Residents across many countries in England were rocked by the loud noise on Saturday. After examination meteorologists concluded that that noise was caused by a very rare meteor. The meteor is known as the daytime Fireball Meteor.  The sonic boom was heard in Dorset, Somerset, Devon, and Jersey, following a streak of light in the sky.

The people first assumed the sound as the noise was from the fighter jets but the ministry of defense denied this comment. Many people have tweeted that they had witnessed a bright flash of light across the sky at the same time. Richard Kacerek, from the UK Meteor Observation Network of amateur astronomers, told the BBC said that the meteor was bolide and it is the largest and brightest type of Fireball meteor. This meteor must have been largely due to the appearance of the naked eye. On Feb. 28, another large fireball meteor lit up the night sky over the U.K. and was seen by a potentially record-breaking number of people

  According to the American Meteor Society, the Fireball meteor is a type of extremely bright meteor that emits light equal to or greater than that of Venus.

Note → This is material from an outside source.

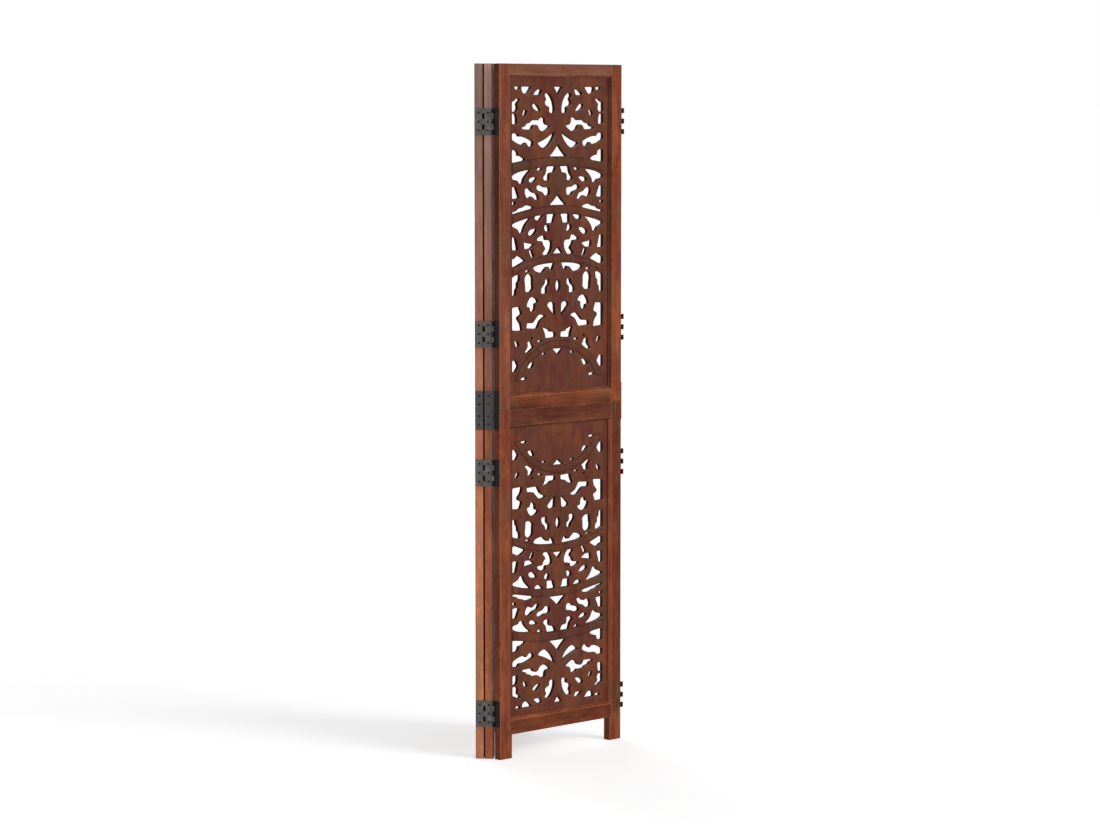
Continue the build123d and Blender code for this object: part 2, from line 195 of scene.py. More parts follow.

Fireballs burn brightly because of their size and speed. Most fireballs come from parent asteroids that are at least 3.3 feet across. As the meteor hits Earth’s atmosphere, it slows down due to friction and heats up, releasing energy in the form of visible light. Sonic booms are normally an indicator that the meteor was large enough to land on Earth as a meteorite. Meteorites tell more about the solar system and give an in-depth understanding of the formation.